- EXERCISE DIRECTIONS: Every entry that follows needs to be repeated exactly.

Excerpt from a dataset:
►

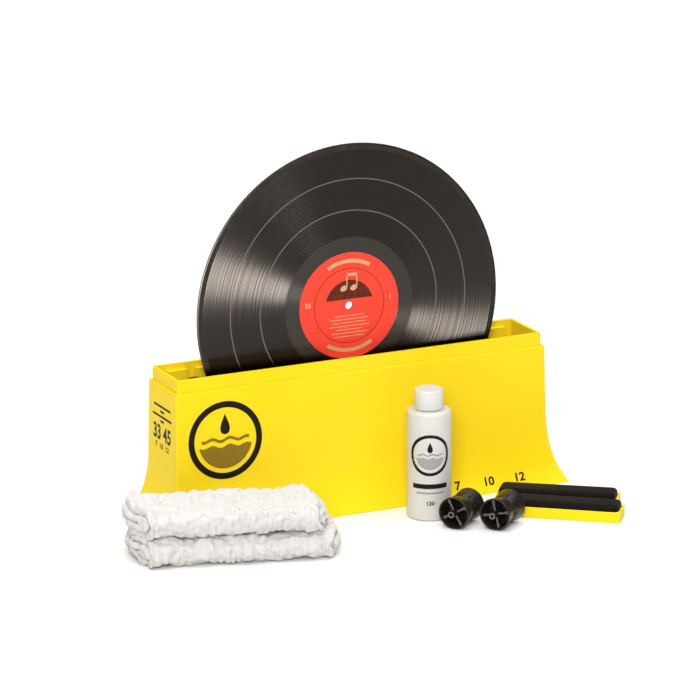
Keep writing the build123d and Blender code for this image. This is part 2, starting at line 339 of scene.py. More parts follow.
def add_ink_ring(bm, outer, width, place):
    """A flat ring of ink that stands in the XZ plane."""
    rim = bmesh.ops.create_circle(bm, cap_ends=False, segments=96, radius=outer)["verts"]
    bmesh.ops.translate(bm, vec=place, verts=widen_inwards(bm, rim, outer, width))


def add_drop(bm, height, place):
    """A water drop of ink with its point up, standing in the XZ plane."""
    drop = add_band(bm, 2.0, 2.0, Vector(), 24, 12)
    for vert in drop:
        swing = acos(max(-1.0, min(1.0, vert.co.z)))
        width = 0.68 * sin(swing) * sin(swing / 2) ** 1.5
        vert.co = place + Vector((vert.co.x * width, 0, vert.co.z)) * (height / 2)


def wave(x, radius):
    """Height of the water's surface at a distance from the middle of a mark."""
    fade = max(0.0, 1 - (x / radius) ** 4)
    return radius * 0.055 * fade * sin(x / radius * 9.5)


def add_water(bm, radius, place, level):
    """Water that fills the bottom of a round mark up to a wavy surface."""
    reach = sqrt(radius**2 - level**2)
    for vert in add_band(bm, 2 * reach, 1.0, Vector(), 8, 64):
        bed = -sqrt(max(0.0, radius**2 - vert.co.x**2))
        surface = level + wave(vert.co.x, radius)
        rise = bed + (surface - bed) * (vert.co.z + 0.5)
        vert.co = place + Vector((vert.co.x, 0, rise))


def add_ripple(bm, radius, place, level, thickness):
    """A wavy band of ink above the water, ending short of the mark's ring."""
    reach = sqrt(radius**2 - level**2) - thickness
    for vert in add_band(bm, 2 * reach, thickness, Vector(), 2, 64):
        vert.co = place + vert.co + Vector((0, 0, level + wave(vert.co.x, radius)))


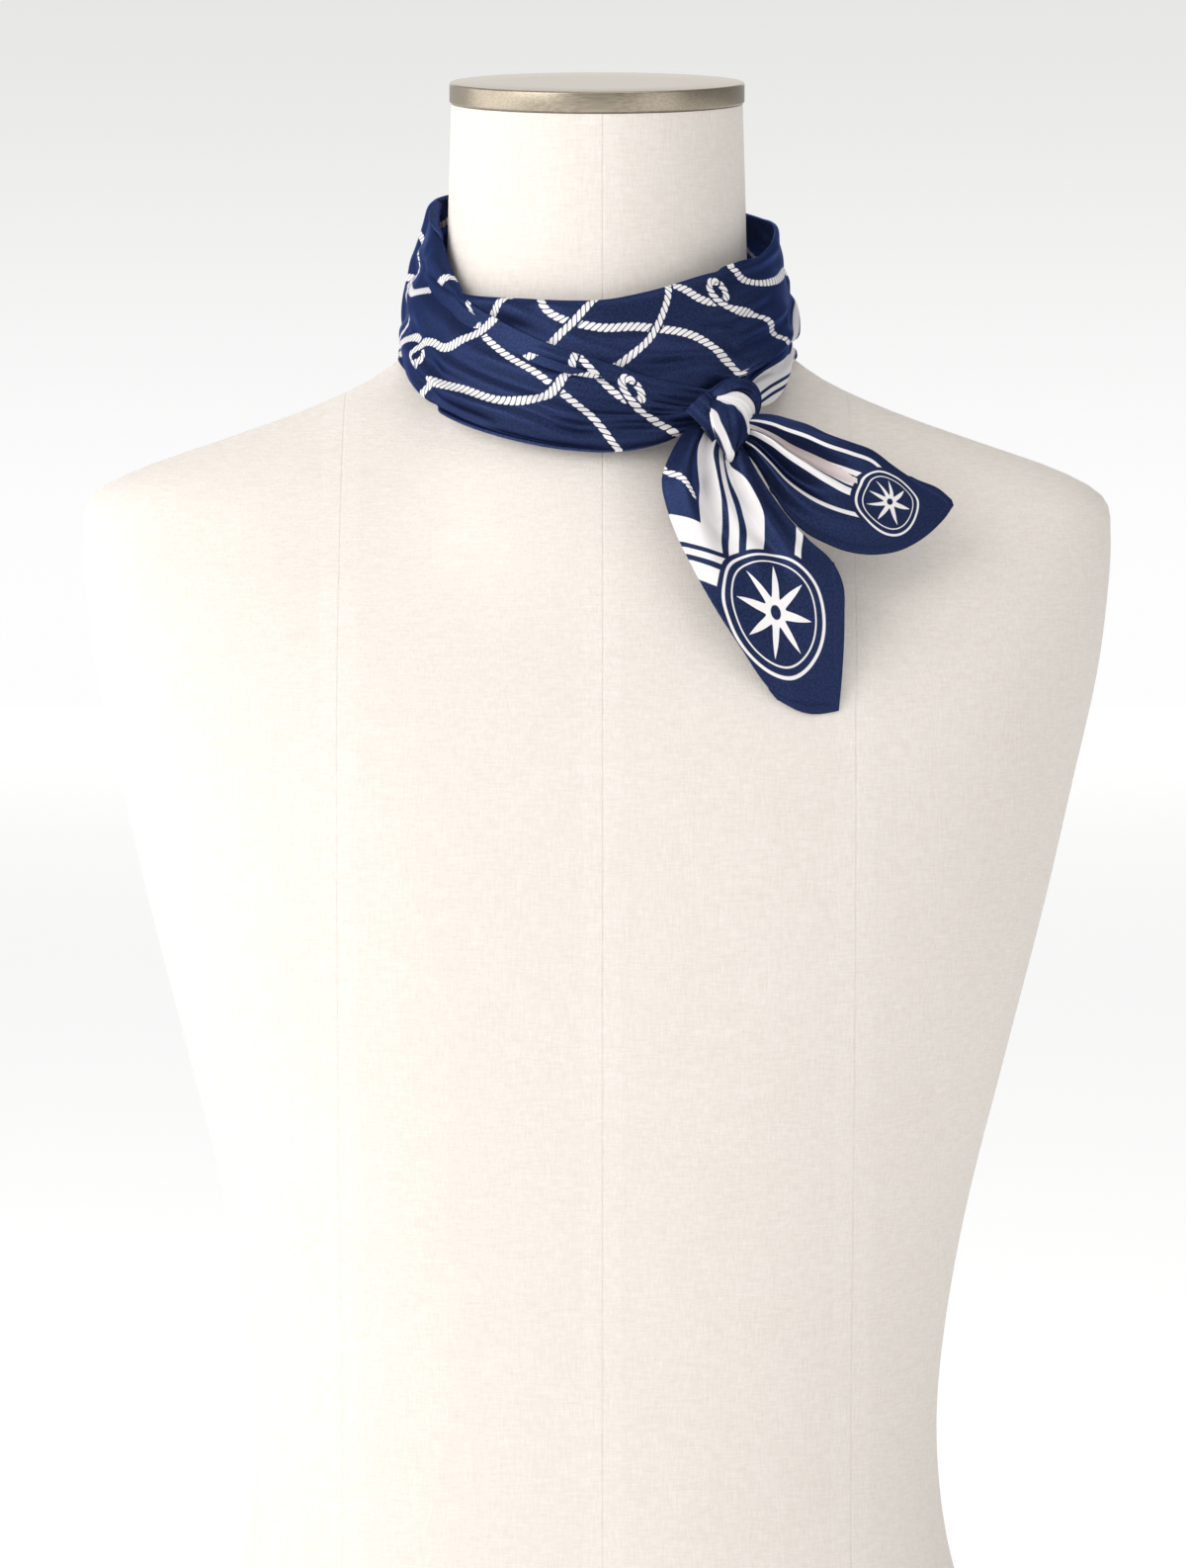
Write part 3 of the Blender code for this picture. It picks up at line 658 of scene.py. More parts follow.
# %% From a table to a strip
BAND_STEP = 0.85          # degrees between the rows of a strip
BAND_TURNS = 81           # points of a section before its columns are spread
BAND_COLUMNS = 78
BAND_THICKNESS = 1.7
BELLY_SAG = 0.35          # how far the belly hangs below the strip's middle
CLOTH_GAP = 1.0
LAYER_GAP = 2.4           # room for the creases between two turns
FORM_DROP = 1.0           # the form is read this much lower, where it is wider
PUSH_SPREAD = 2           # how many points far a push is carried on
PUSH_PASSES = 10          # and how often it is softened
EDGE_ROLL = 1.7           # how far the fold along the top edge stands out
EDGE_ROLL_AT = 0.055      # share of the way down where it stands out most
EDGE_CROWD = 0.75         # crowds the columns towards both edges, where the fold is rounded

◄

- ANSWER TO THIS PROBLEM:
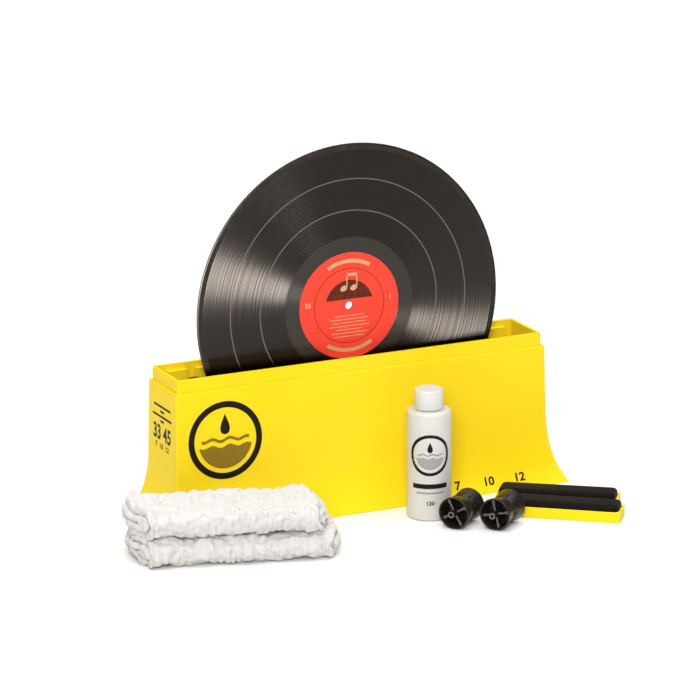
Keep writing the build123d and Blender code for this image. This is part 2, starting at line 339 of scene.py. More parts follow.
def add_ink_ring(bm, outer, width, place):
    """A flat ring of ink that stands in the XZ plane."""
    rim = bmesh.ops.create_circle(bm, cap_ends=False, segments=96, radius=outer)["verts"]
    bmesh.ops.translate(bm, vec=place, verts=widen_inwards(bm, rim, outer, width))


def add_drop(bm, height, place):
    """A water drop of ink with its point up, standing in the XZ plane."""
    drop = add_band(bm, 2.0, 2.0, Vector(), 24, 12)
    for vert in drop:
        swing = acos(max(-1.0, min(1.0, vert.co.z)))
        width = 0.68 * sin(swing) * sin(swing / 2) ** 1.5
        vert.co = place + Vector((vert.co.x * width, 0, vert.co.z)) * (height / 2)


def wave(x, radius):
    """Height of the water's surface at a distance from the middle of a mark."""
    fade = max(0.0, 1 - (x / radius) ** 4)
    return radius * 0.055 * fade * sin(x / radius * 9.5)


def add_water(bm, radius, place, level):
    """Water that fills the bottom of a round mark up to a wavy surface."""
    reach = sqrt(radius**2 - level**2)
    for vert in add_band(bm, 2 * reach, 1.0, Vector(), 8, 64):
        bed = -sqrt(max(0.0, radius**2 - vert.co.x**2))
        surface = level + wave(vert.co.x, radius)
        rise = bed + (surface - bed) * (vert.co.z + 0.5)
        vert.co = place + Vector((vert.co.x, 0, rise))


def add_ripple(bm, radius, place, level, thickness):
    """A wavy band of ink above the water, ending short of the mark's ring."""
    reach = sqrt(radius**2 - level**2) - thickness
    for vert in add_band(bm, 2 * reach, thickness, Vector(), 2, 64):
        vert.co = place + vert.co + Vector((0, 0, level + wave(vert.co.x, radius)))


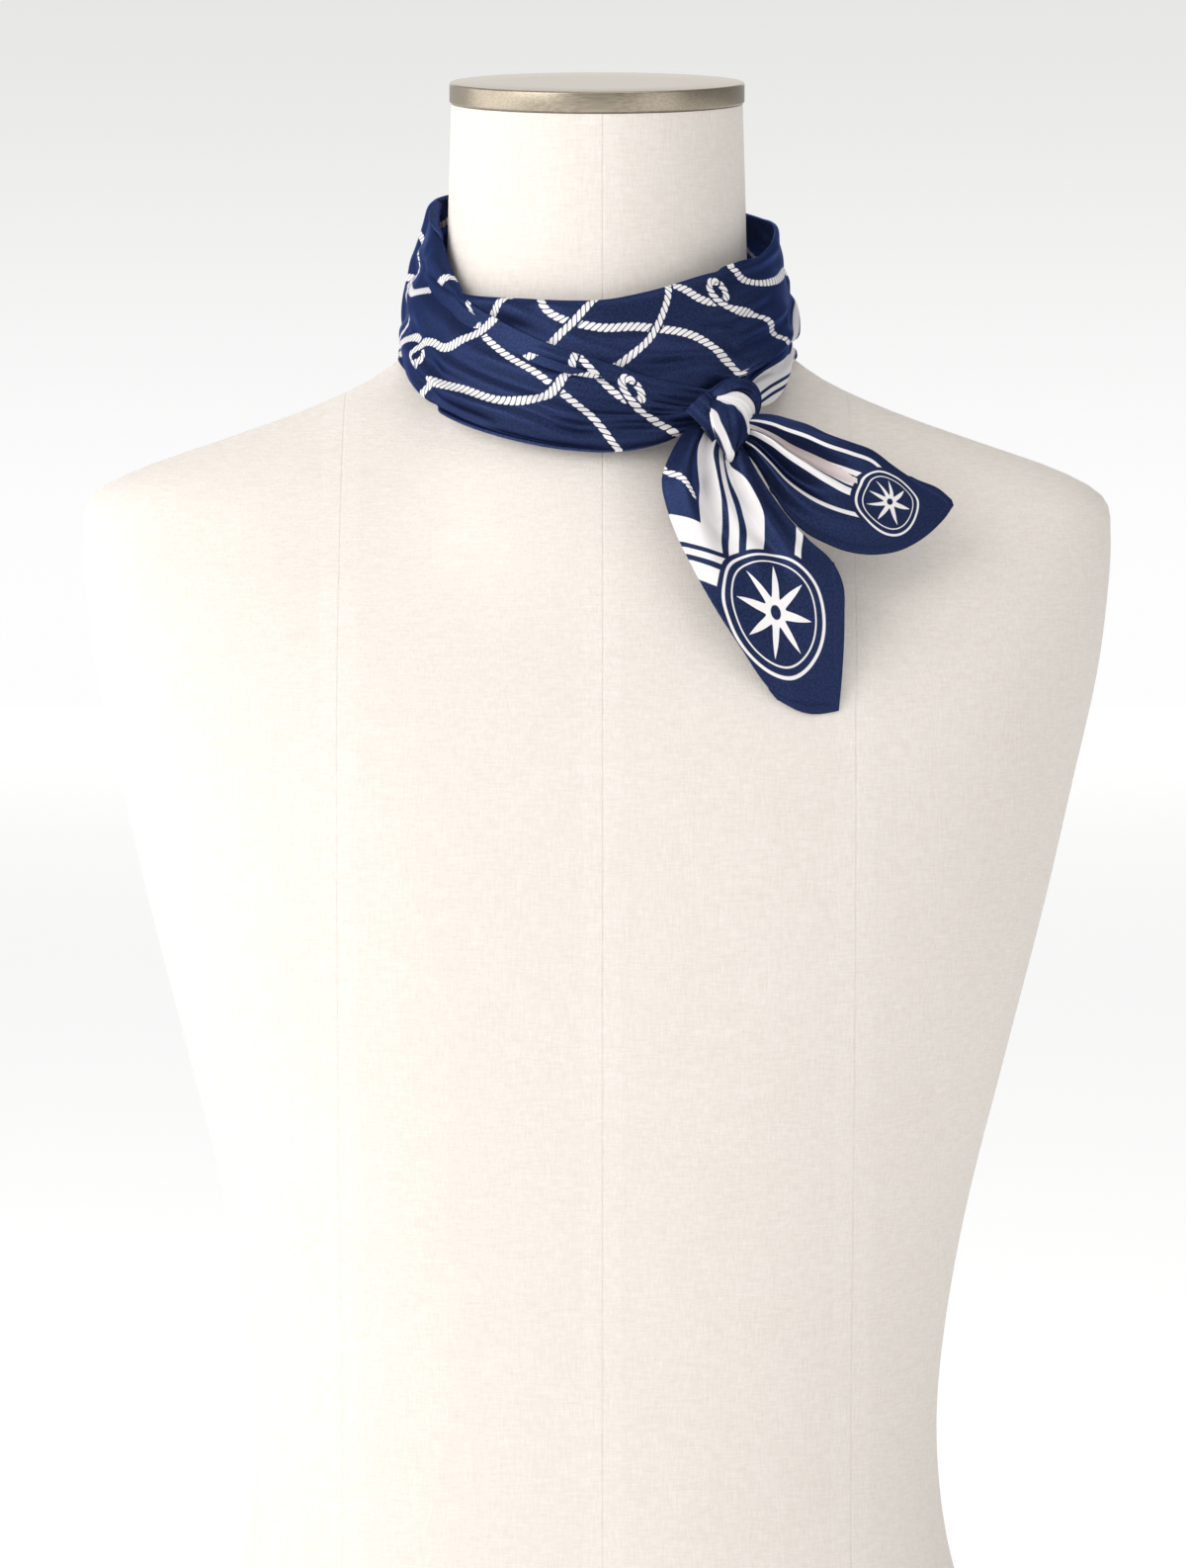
Write part 3 of the Blender code for this picture. It picks up at line 658 of scene.py. More parts follow.
# %% From a table to a strip
BAND_STEP = 0.85          # degrees between the rows of a strip
BAND_TURNS = 81           # points of a section before its columns are spread
BAND_COLUMNS = 78
BAND_THICKNESS = 1.7
BELLY_SAG = 0.35          # how far the belly hangs below the strip's middle
CLOTH_GAP = 1.0
LAYER_GAP = 2.4           # room for the creases between two turns
FORM_DROP = 1.0           # the form is read this much lower, where it is wider
PUSH_SPREAD = 2           # how many points far a push is carried on
PUSH_PASSES = 10          # and how often it is softened
EDGE_ROLL = 1.7           # how far the fold along the top edge stands out
EDGE_ROLL_AT = 0.055      # share of the way down where it stands out most
EDGE_CROWD = 0.75         # crowds the columns towards both edges, where the fold is rounded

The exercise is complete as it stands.